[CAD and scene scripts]
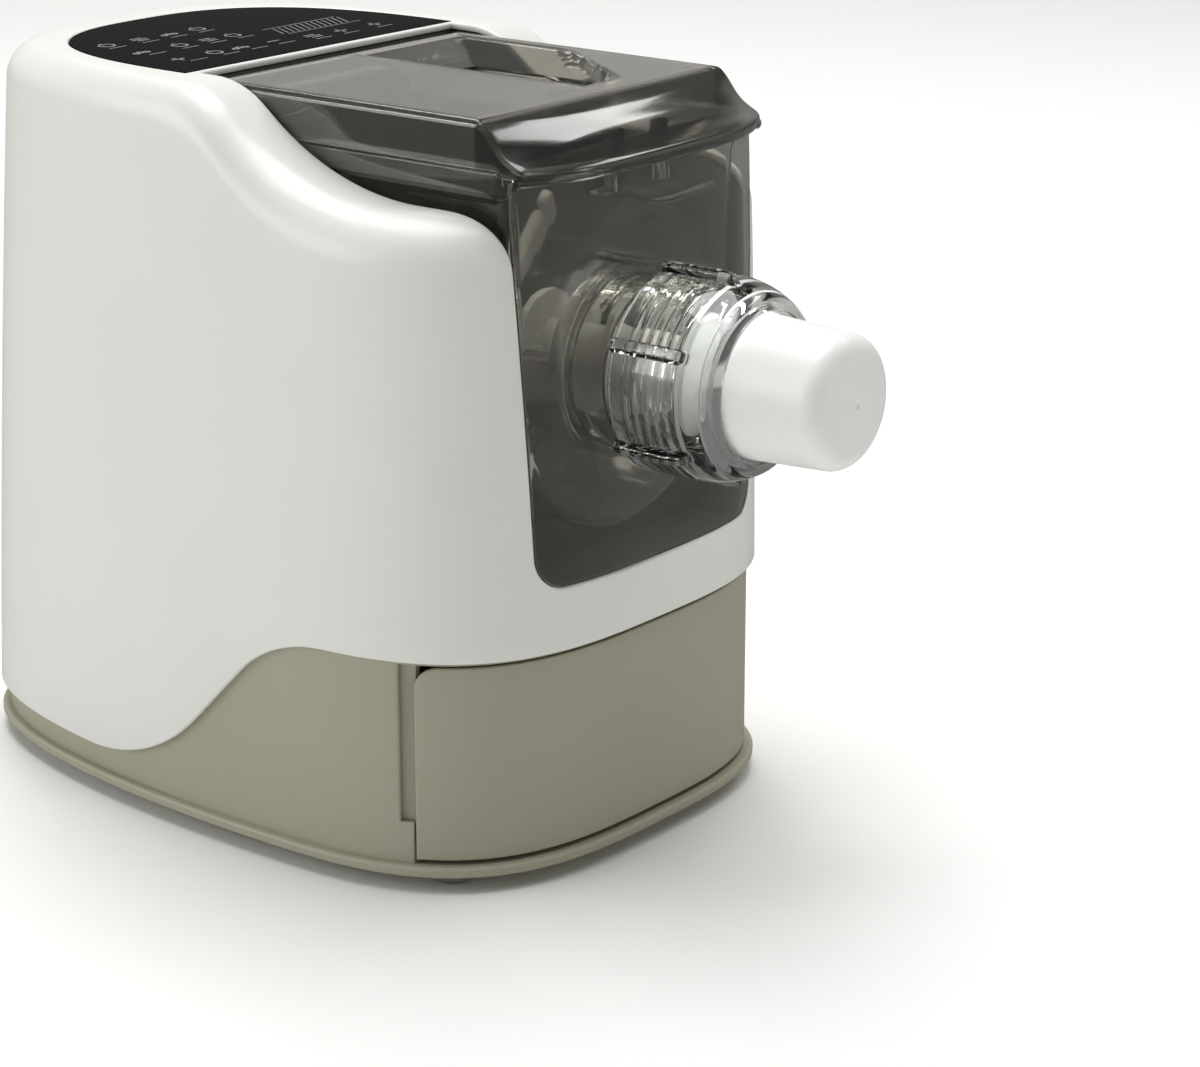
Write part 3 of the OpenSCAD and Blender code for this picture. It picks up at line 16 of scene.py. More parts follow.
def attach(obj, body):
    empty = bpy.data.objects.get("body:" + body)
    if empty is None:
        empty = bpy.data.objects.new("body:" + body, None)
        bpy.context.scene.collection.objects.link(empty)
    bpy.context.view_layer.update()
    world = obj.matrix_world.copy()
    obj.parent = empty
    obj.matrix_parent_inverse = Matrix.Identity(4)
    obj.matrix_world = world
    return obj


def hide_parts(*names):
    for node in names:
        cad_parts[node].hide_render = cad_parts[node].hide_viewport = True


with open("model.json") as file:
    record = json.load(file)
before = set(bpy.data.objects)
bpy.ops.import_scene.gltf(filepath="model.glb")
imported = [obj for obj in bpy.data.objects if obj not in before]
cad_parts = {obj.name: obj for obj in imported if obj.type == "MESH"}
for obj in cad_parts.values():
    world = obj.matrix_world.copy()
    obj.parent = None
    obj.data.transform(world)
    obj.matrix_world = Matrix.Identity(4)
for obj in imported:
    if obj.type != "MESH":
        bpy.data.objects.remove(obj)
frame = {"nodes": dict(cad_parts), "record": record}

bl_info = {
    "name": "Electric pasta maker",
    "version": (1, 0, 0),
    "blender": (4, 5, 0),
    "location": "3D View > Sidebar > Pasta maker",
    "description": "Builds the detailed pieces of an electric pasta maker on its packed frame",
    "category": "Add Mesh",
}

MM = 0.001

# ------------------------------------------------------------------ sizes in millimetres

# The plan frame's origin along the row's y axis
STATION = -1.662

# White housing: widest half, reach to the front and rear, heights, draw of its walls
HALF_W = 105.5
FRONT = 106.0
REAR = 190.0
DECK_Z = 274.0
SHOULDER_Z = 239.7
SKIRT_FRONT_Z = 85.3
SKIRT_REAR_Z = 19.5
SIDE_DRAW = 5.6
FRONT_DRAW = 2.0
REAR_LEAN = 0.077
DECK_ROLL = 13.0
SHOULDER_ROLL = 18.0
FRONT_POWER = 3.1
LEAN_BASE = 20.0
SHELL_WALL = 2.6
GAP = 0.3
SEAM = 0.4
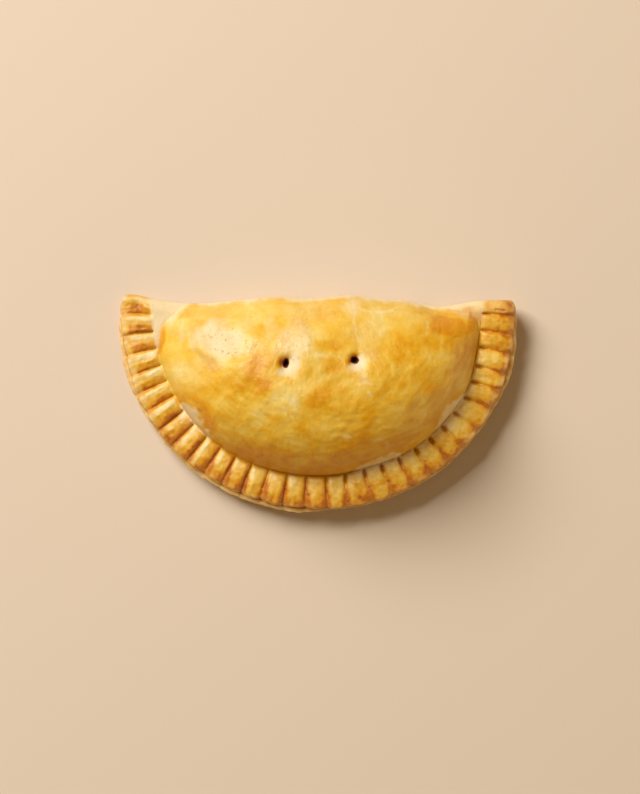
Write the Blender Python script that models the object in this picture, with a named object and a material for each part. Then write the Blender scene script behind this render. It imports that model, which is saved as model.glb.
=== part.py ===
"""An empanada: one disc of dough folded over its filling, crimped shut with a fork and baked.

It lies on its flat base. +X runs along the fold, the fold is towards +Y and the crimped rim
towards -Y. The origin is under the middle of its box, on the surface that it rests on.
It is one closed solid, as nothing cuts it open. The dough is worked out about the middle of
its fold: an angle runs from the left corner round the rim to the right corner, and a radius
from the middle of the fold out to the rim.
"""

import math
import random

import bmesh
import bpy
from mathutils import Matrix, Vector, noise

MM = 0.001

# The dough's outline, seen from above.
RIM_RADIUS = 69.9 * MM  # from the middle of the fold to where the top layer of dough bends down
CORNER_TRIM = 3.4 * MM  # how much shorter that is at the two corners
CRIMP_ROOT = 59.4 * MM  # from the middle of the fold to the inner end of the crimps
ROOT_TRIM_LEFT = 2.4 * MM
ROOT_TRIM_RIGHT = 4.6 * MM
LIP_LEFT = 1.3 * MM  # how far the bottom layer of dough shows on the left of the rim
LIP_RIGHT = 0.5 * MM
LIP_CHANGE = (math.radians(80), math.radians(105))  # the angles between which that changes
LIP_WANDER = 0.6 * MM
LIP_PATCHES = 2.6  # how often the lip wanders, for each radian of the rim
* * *
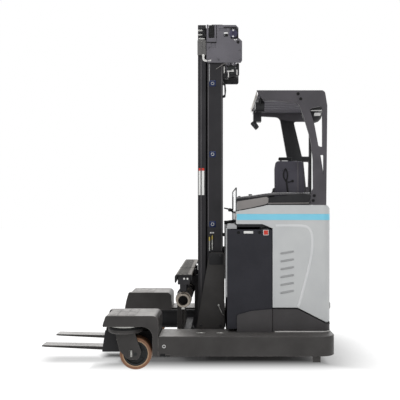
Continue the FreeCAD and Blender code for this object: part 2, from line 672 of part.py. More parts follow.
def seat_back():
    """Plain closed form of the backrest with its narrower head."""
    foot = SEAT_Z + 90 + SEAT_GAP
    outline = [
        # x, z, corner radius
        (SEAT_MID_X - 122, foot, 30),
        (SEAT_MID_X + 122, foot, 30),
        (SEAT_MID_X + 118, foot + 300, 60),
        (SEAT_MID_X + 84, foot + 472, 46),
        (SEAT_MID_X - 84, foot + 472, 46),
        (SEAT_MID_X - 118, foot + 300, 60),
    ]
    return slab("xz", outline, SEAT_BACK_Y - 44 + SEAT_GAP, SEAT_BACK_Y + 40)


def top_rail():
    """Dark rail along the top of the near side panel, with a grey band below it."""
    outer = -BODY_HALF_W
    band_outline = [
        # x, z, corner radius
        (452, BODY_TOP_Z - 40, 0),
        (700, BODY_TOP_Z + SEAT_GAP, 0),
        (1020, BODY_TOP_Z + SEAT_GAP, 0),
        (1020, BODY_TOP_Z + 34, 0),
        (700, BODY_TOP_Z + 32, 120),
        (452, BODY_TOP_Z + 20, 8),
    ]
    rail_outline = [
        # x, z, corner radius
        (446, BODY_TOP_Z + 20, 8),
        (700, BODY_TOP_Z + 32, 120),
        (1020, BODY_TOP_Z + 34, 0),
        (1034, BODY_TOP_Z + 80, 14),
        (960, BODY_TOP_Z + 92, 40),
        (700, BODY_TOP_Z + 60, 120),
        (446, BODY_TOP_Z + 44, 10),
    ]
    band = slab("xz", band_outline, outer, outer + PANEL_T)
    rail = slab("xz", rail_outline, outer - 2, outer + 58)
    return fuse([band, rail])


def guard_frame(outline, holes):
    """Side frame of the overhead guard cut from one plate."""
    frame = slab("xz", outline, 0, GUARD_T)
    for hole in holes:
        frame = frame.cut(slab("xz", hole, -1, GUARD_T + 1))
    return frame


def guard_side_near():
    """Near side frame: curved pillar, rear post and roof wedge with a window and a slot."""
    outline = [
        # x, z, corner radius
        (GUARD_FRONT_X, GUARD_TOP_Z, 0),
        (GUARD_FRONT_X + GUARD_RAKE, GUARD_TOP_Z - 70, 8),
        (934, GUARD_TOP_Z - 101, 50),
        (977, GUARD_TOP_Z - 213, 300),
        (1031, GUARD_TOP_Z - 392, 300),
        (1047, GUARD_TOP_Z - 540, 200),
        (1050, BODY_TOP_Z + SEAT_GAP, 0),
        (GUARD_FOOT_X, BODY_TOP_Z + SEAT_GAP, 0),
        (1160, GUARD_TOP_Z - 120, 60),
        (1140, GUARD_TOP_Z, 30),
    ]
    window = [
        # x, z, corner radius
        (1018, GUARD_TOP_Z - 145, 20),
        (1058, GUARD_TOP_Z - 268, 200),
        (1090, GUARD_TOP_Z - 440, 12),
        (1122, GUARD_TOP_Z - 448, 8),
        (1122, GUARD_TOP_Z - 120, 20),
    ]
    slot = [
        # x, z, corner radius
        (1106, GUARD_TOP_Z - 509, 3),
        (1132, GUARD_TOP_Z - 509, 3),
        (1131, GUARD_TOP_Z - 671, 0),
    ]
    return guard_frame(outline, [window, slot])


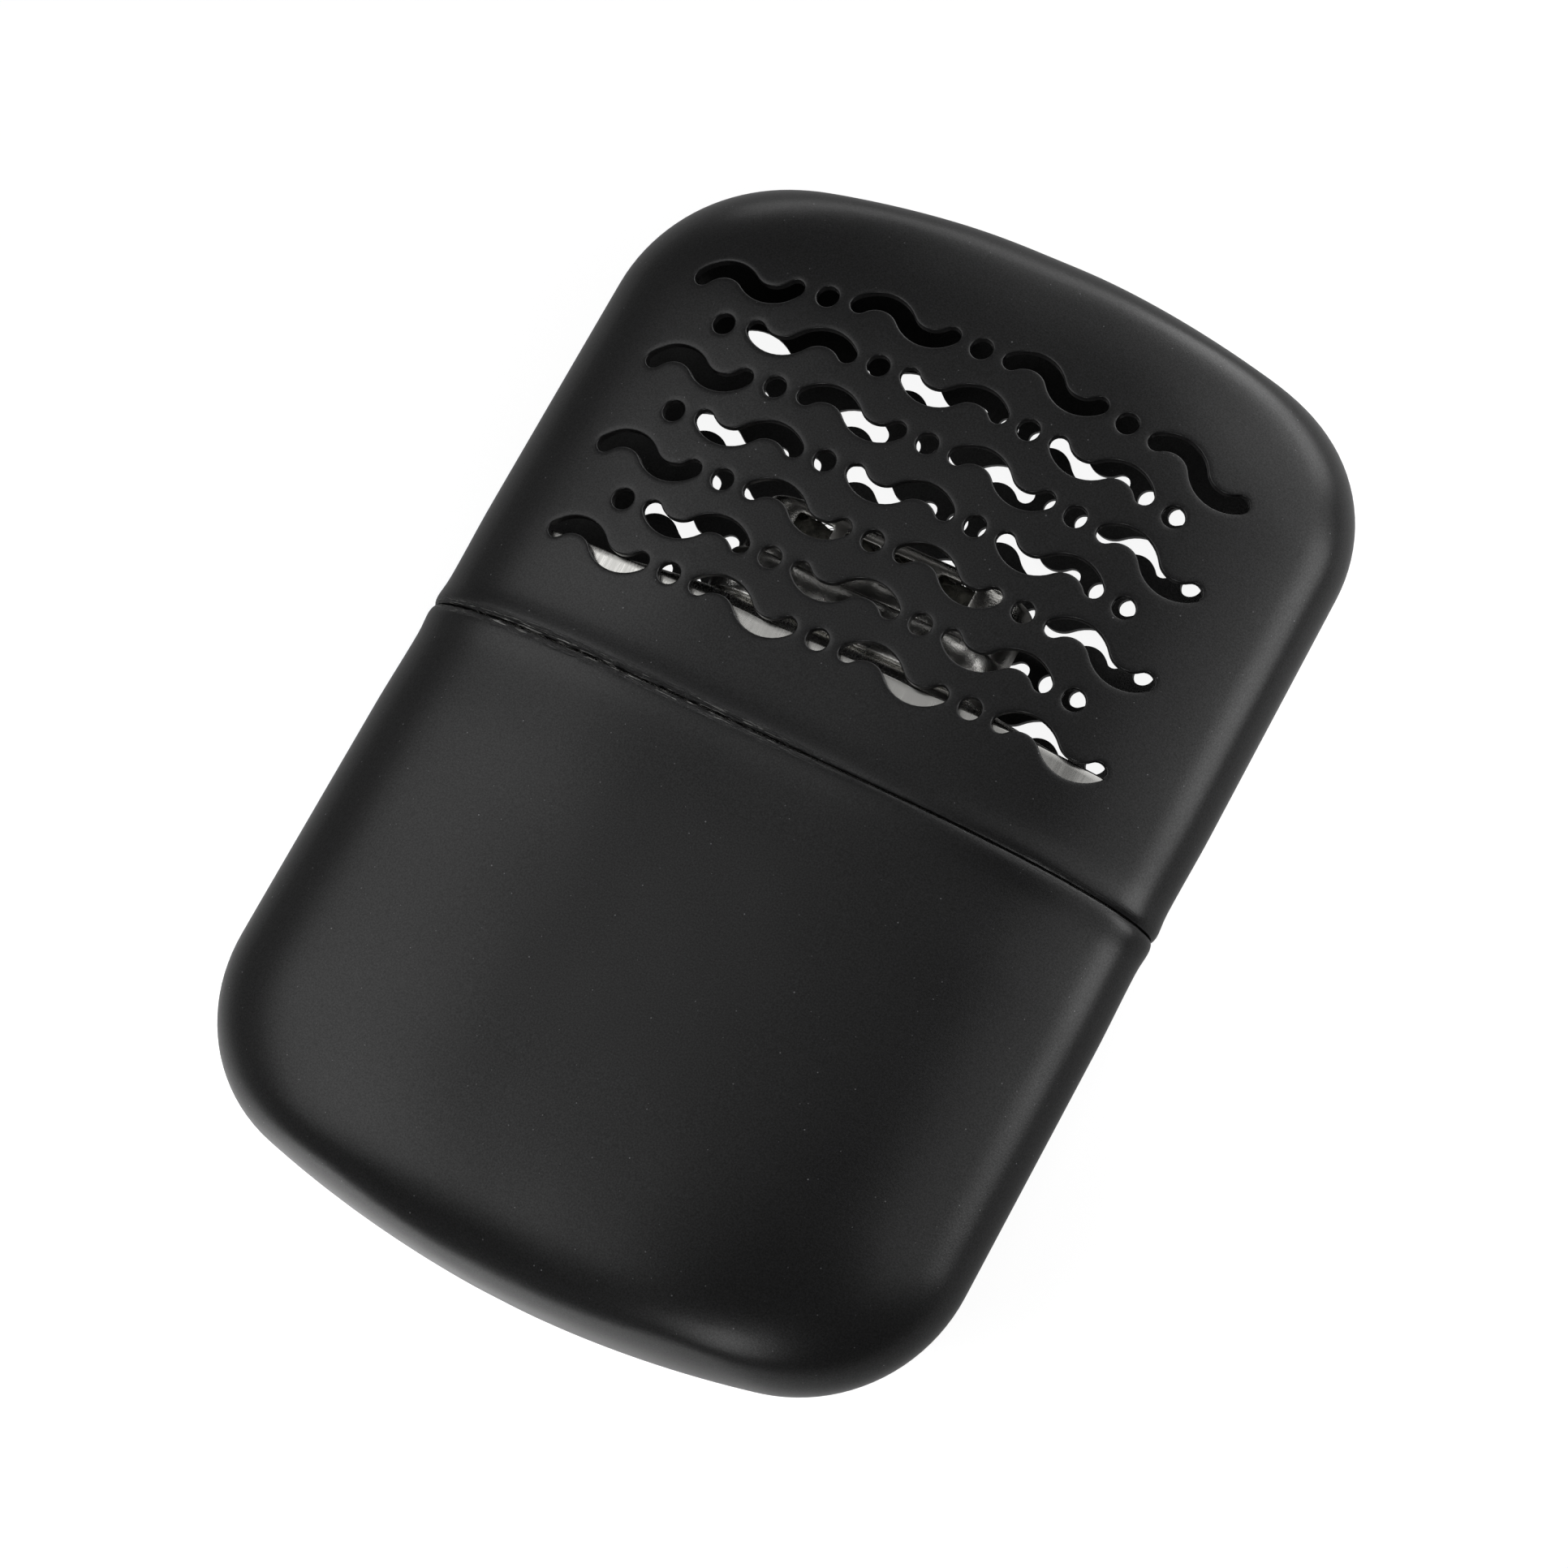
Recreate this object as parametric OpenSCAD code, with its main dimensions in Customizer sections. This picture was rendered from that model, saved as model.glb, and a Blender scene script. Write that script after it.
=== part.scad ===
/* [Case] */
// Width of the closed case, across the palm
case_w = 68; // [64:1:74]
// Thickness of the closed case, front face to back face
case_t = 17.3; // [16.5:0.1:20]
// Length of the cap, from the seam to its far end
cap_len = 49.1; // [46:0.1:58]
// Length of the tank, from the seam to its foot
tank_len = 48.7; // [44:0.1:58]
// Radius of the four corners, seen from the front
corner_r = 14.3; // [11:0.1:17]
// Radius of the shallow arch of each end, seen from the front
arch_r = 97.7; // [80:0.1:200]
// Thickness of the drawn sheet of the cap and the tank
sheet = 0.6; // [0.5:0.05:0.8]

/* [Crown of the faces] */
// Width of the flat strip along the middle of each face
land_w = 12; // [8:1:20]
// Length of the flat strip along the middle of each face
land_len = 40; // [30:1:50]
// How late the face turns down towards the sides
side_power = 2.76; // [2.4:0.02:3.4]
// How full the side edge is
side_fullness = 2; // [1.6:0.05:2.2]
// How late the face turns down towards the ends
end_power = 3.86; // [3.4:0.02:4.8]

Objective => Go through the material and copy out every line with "return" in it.

Exercise response =>
    return obj
    return slab("xz", outline, SEAT_BACK_Y - 44 + SEAT_GAP, SEAT_BACK_Y + 40)
    return fuse([band, rail])
    return frame
    return guard_frame(outline, [window, slot])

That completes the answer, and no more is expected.